I was really struck by this passage in your book: “We cannot talk about the wonders of the night sky without talking about the fact that people are running for their lives beneath the same celestial structures that I get paid to think about every day. I do not want to wait to find out how this story ends if we don’t get in the way because I know, and as a Black Jew feel in every fiber of my being, what happened when Germans did the same.” I was just hoping you could talk more about why it was important for you to emphasize this?

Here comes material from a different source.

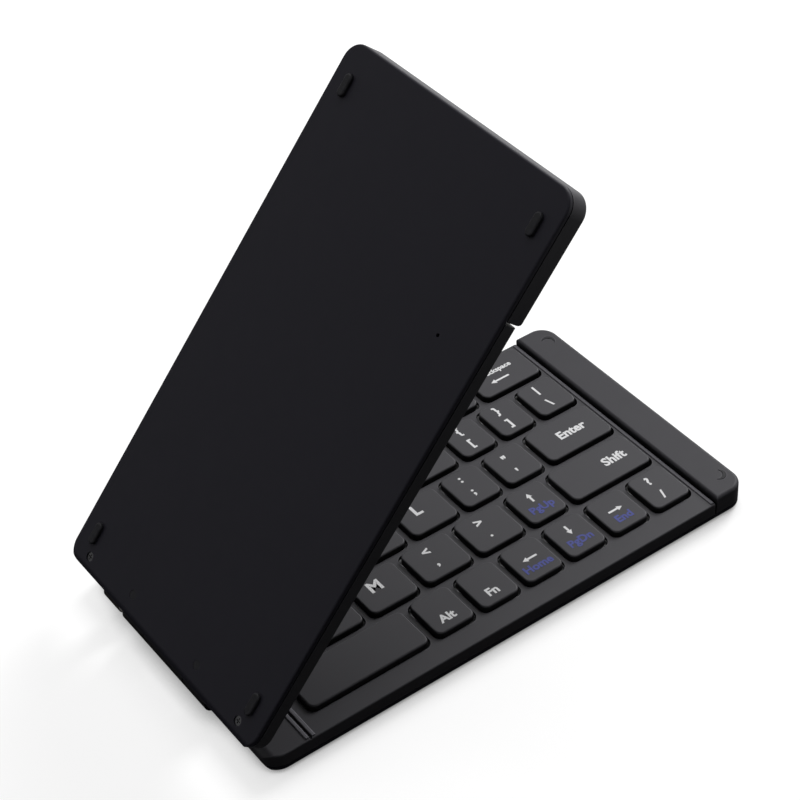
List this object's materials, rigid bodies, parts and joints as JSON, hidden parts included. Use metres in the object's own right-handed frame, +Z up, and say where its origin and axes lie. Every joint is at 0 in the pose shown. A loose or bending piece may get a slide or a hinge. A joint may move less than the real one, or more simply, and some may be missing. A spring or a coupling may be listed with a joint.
{
  "type": "folding keyboard",
  "caption": "Two-leaf folding keyboard on a central hinge, half open, with sprung keys, raised closing ends, feet, charging socket and switch.",
  "frame": {"origin": "centre of the outer face of the half that lies on the table", "axes": "+X from the hinge towards the free end of that half, +Y away from the user, +Z up through the keys"},
  "size_m": [0.152, 0.0836, 0.1241],
  "materials": {
    "outer_covers": "fine satin moulded plastic",
    "key_decks": "fine satin moulded plastic",
    "keycaps": "matt moulded plastic with light legends",
    "rubber": "matt rubber",
    "steel": "pressed sheet steel",
    "bright_steel": "nickel plated",
    "film": "clear polyester sheet",
    "dome_rubber": "soft silicone",
    "cable_film": "black coated polyimide film",
    "black_steel": "blackened steel",
    "battery_foil": "laminated foil pouch",
    "circuit_board": "green solder mask",
    "clear_plastic": "clear moulded lens",
    "controls": "matt moulded plastic",
    "legends": "printed ink"
  },
  "bodies": {
    "base": {"base_bottom_cover": "outer_covers", "base_key_frame": "key_decks", "base_end_cap": "key_decks", "base_support_plate": "steel", "base_membrane": "film", "base_dome_sheet": "dome_rubber", "base_magnets": "bright_steel", "base_bumpers": "rubber", "base_feet": "rubber", "base_screws": "black_steel", "base_screw_plugs": "rubber", "base_hinge_leaf": "black_steel", "hinge_pin": "bright_steel", "flex_cable": "cable_film"},
    "lid": {"lid_outer_cover": "outer_covers", "lid_key_frame": "key_decks", "lid_end_block": "key_decks", "lid_support_plate": "steel", "lid_membrane": "film", "lid_dome_sheet": "dome_rubber", "lid_magnets": "bright_steel", "lid_feet": "rubber", "lid_screws": "black_steel", "lid_screw_plugs": "rubber", "lid_hinge_leaf": "black_steel", "battery": "battery_foil", "controller_board": "circuit_board", "charging_socket": "steel", "status_lens": "clear_plastic"},
    "power_switch_knob": {"power_switch_knob": "controls"},
    "pairing_button": {"pairing_button": "controls"},
    "key_backspace": {"key_backspace": "keycaps"},
    "key_bracket_left": {"key_bracket_left": "keycaps"},
    "key_bracket_right": {"key_bracket_right": "keycaps"},
    "key_backslash": {"key_backslash": "keycaps"},
    "key_semicolon": {"key_semicolon": "keycaps"},
    "key_quote": {"key_quote": "keycaps"},
    "key_enter": {"key_enter": "keycaps"},
    "key_letter_l": {"key_letter_l": "keycaps"},
    "key_letter_m": {"key_letter_m": "keycaps"},
    "key_comma": {"key_comma": "keycaps"},
    "key_period": {"key_period": "keycaps"},
    "key_arrow_up": {"key_arrow_up": "keycaps"},
    "key_shift_right": {"key_shift_right": "keycaps"},
    "key_space_right": {"key_space_right": "keycaps"},
    "key_alt": {"key_alt": "keycaps"},
    "key_function": {"key_function": "keycaps"},
    "key_arrow_left": {"key_arrow_left": "keycaps"},
    "key_arrow_down": {"key_arrow_down": "keycaps"},
    "key_arrow_right": {"key_arrow_right": "keycaps"},
    "key_slash": {"key_slash": "keycaps"},
    "keys_numbers_right": {"keys_numbers_right": "keycaps"},
    "keys_top_letters_right": {"keys_top_letters_right": "keycaps"},
    "keys_home_letters_right": {"keys_home_letters_right": "keycaps"},
    "keys_bottom_letters_right": {"keys_bottom_letters_right": "keycaps"},
    "keys_numbers_left": {"keys_numbers_left": "keycaps"},
    "keys_top_letters_left": {"keys_top_letters_left": "keycaps"},
    "keys_home_letters_left": {"keys_home_letters_left": "keycaps"},
    "keys_bottom_letters_left": {"keys_bottom_letters_left": "keycaps"},
    "keys_space_row_left": {"keys_space_row_left": "keycaps"}
  },
  "joints": [
    {"name": "fold", "type": "hinge", "parent": "base", "child": "lid", "pos_m": [-0.074, 0, 0.007], "axis": [0, 1, 0], "range_deg": [-131, 49], "deforming": ["flex_cable"]},
    {"name": "power_switch", "type": "slide", "parent": "lid", "child": "power_switch_knob", "axis": [0.6561, 0, 0.7547], "range_m": [0, 0.002]},
    {"name": "pairing_press", "type": "slide", "parent": "lid", "child": "pairing_button", "axis": [-0.7547, 0, 0.6561], "range_m": [0, 0.0004], "stiffness_N_per_m": 1500, "springref_m": -0.0004},
    {"name": "key_backspace_press", "type": "slide", "parent": "base", "child": "key_backspace", "axis": [0, 0, -1], "range_m": [0, 0.0013], "stiffness_N_per_m": 250, "springref_m": -0.001, "deforming": ["base_dome_sheet"]},
    {"name": "key_bracket_left_press", "type": "slide", "parent": "base", "child": "key_bracket_left", "axis": [0, 0, -1], "range_m": [0, 0.0013], "stiffness_N_per_m": 250, "springref_m": -0.001, "deforming": ["base_dome_sheet"]},
    {"name": "key_bracket_right_press", "type": "slide", "parent": "base", "child": "key_bracket_right", "axis": [0, 0, -1], "range_m": [0, 0.0013], "stiffness_N_per_m": 250, "springref_m": -0.001, "deforming": ["base_dome_sheet"]},
    {"name": "key_backslash_press", "type": "slide", "parent": "base", "child": "key_backslash", "axis": [0, 0, -1], "range_m": [0, 0.0013], "stiffness_N_per_m": 250, "springref_m": -0.001, "deforming": ["base_dome_sheet"]},
    {"name": "key_semicolon_press", "type": "slide", "parent": "base", "child": "key_semicolon", "axis": [0, 0, -1], "range_m": [0, 0.0013], "stiffness_N_per_m": 250, "springref_m": -0.001, "deforming": ["base_dome_sheet"]},
    {"name": "key_quote_press", "type": "slide", "parent": "base", "child": "key_quote", "axis": [0, 0, -1], "range_m": [0, 0.0013], "stiffness_N_per_m": 250, "springref_m": -0.001, "deforming": ["base_dome_sheet"]},
    {"name": "key_enter_press", "type": "slide", "parent": "base", "child": "key_enter", "axis": [0, 0, -1], "range_m": [0, 0.0013], "stiffness_N_per_m": 250, "springref_m": -0.001, "deforming": ["base_dome_sheet"]},
    {"name": "key_letter_l_press", "type": "slide", "parent": "base", "child": "key_letter_l", "axis": [0, 0, -1], "range_m": [0, 0.0013], "stiffness_N_per_m": 250, "springref_m": -0.001, "deforming": ["base_dome_sheet"]},
    {"name": "key_letter_m_press", "type": "slide", "parent": "base", "child": "key_letter_m", "axis": [0, 0, -1], "range_m": [0, 0.0013], "stiffness_N_per_m": 250, "springref_m": -0.001, "deforming": ["base_dome_sheet"]},
    {"name": "key_comma_press", "type": "slide", "parent": "base", "child": "key_comma", "axis": [0, 0, -1], "range_m": [0, 0.0013], "stiffness_N_per_m": 250, "springref_m": -0.001, "deforming": ["base_dome_sheet"]},
    {"name": "key_period_press", "type": "slide", "parent": "base", "child": "key_period", "axis": [0, 0, -1], "range_m": [0, 0.0013], "stiffness_N_per_m": 250, "springref_m": -0.001, "deforming": ["base_dome_sheet"]},
    {"name": "key_arrow_up_press", "type": "slide", "parent": "base", "child": "key_arrow_up", "axis": [0, 0, -1], "range_m": [0, 0.0013], "stiffness_N_per_m": 250, "springref_m": -0.001, "deforming": ["base_dome_sheet"]},
    {"name": "key_shift_right_press", "type": "slide", "parent": "base", "child": "key_shift_right", "axis": [0, 0, -1], "range_m": [0, 0.0013], "stiffness_N_per_m": 250, "springref_m": -0.001, "deforming": ["base_dome_sheet"]},
    {"name": "key_space_right_press", "type": "slide", "parent": "base", "child": "key_space_right", "axis": [0, 0, -1], "range_m": [0, 0.0013], "stiffness_N_per_m": 250, "springref_m": -0.001, "deforming": ["base_dome_sheet"]},
    {"name": "key_alt_press", "type": "slide", "parent": "base", "child": "key_alt", "axis": [0, 0, -1], "range_m": [0, 0.0013], "stiffness_N_per_m": 250, "springref_m": -0.001, "deforming": ["base_dome_sheet"]},
    {"name": "key_function_press", "type": "slide", "parent": "base", "child": "key_function", "axis": [0, 0, -1], "range_m": [0, 0.0013], "stiffness_N_per_m": 250, "springref_m": -0.001, "deforming": ["base_dome_sheet"]},
    {"name": "key_arrow_left_press", "type": "slide", "parent": "base", "child": "key_arrow_left", "axis": [0, 0, -1], "range_m": [0, 0.0013], "stiffness_N_per_m": 250, "springref_m": -0.001, "deforming": ["base_dome_sheet"]},
    {"name": "key_arrow_down_press", "type": "slide", "parent": "base", "child": "key_arrow_down", "axis": [0, 0, -1], "range_m": [0, 0.0013], "stiffness_N_per_m": 250, "springref_m": -0.001, "deforming": ["base_dome_sheet"]},
    {"name": "key_arrow_right_press", "type": "slide", "parent": "base", "child": "key_arrow_right", "axis": [0, 0, -1], "range_m": [0, 0.0013], "stiffness_N_per_m": 250, "springref_m": -0.001, "deforming": ["base_dome_sheet"]},
    {"name": "key_slash_press", "type": "slide", "parent": "base", "child": "key_slash", "axis": [0, 0, -1], "range_m": [0, 0.0013], "stiffness_N_per_m": 250, "springref_m": -0.001, "deforming": ["base_dome_sheet"]},
    {"name": "keys_numbers_right_press", "type": "slide", "parent": "base", "child": "keys_numbers_right", "axis": [0, 0, -1], "range_m": [0, 0.0013], "stiffness_N_per_m": 1750, "springref_m": -0.001, "deforming": ["base_dome_sheet"]},
    {"name": "keys_top_letters_right_press", "type": "slide", "parent": "base", "child": "keys_top_letters_right", "axis": [0, 0, -1], "range_m": [0, 0.0013], "stiffness_N_per_m": 1250, "springref_m": -0.001, "deforming": ["base_dome_sheet"]},
    {"name": "keys_home_letters_right_press", "type": "slide", "parent": "base", "child": "keys_home_letters_right", "axis": [0, 0, -1], "range_m": [0, 0.0013], "stiffness_N_per_m": 750, "springref_m": -0.001, "deforming": ["base_dome_sheet"]},
    {"name": "keys_bottom_letters_right_press", "type": "slide", "parent": "base", "child": "keys_bottom_letters_right", "axis": [0, 0, -1], "range_m": [0, 0.0013], "stiffness_N_per_m": 500, "springref_m": -0.001, "deforming": ["base_dome_sheet"]},
    {"name": "keys_numbers_left_press", "type": "slide", "parent": "lid", "child": "keys_numbers_left", "axis": [-0.7547, 0, 0.6561], "range_m": [0, 0.0013], "stiffness_N_per_m": 1750, "springref_m": -0.001, "deforming": ["lid_dome_sheet"]},
    {"name": "keys_top_letters_left_press", "type": "slide", "parent": "lid", "child": "keys_top_letters_left", "axis": [-0.7547, 0, 0.6561], "range_m": [0, 0.0013], "stiffness_N_per_m": 1500, "springref_m": -0.001, "deforming": ["lid_dome_sheet"]},
    {"name": "keys_home_letters_left_press", "type": "slide", "parent": "lid", "child": "keys_home_letters_left", "axis": [-0.7547, 0, 0.6561], "range_m": [0, 0.0013], "stiffness_N_per_m": 1500, "springref_m": -0.001, "deforming": ["lid_dome_sheet"]},
    {"name": "keys_bottom_letters_left_press", "type": "slide", "parent": "lid", "child": "keys_bottom_letters_left", "axis": [-0.7547, 0, 0.6561], "range_m": [0, 0.0013], "stiffness_N_per_m": 1250, "springref_m": -0.001, "deforming": ["lid_dome_sheet"]},
    {"name": "keys_space_row_left_press", "type": "slide", "parent": "lid", "child": "keys_space_row_left", "axis": [-0.7547, 0, 0.6561], "range_m": [0, 0.0013], "stiffness_N_per_m": 1250, "springref_m": -0.001, "deforming": ["lid_dome_sheet"]}
  ]
}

There were conversations about people being kept in the camps on the borders. And I know referring to them as concentration camps is an extremely sensitive subject. I have certainly been one of those people who’s been like, let’s be really careful about what language we are using here. But at some point, you’re having semantic debates while people are being tortured. And what I needed that audience to know is that while it was great to think about cosmology, we could not just sit in East LA and be like, “Isn’t this all beautiful?” while people were being tortured, and while people were literally walking hundreds of miles to the border only to be put in these camps. Or worse, deported back to places where maybe they were going to be killed, or raped, or raped then killed. And also DREAMers who are being sent to countries where they don’t necessarily speak the language, where they don’t have community. Just this incredible human suffering. So I felt I could not go home and talk about science, and what’s beautiful, without talking about what’s ugly.

Imagine paying a good deal of money to have an astrophysicist come speak and she spends a significant portion of time lecturing about a crisis that has nothing to do with her actual accomplishments in astrophysics. Also, the muh holocaust bit done by someone who had 0 family in the holocaust and only uses the genocide for political points

I love how you open and close the book with a Hebrew prayer. Can you talk about why you wanted to include that in your memoir?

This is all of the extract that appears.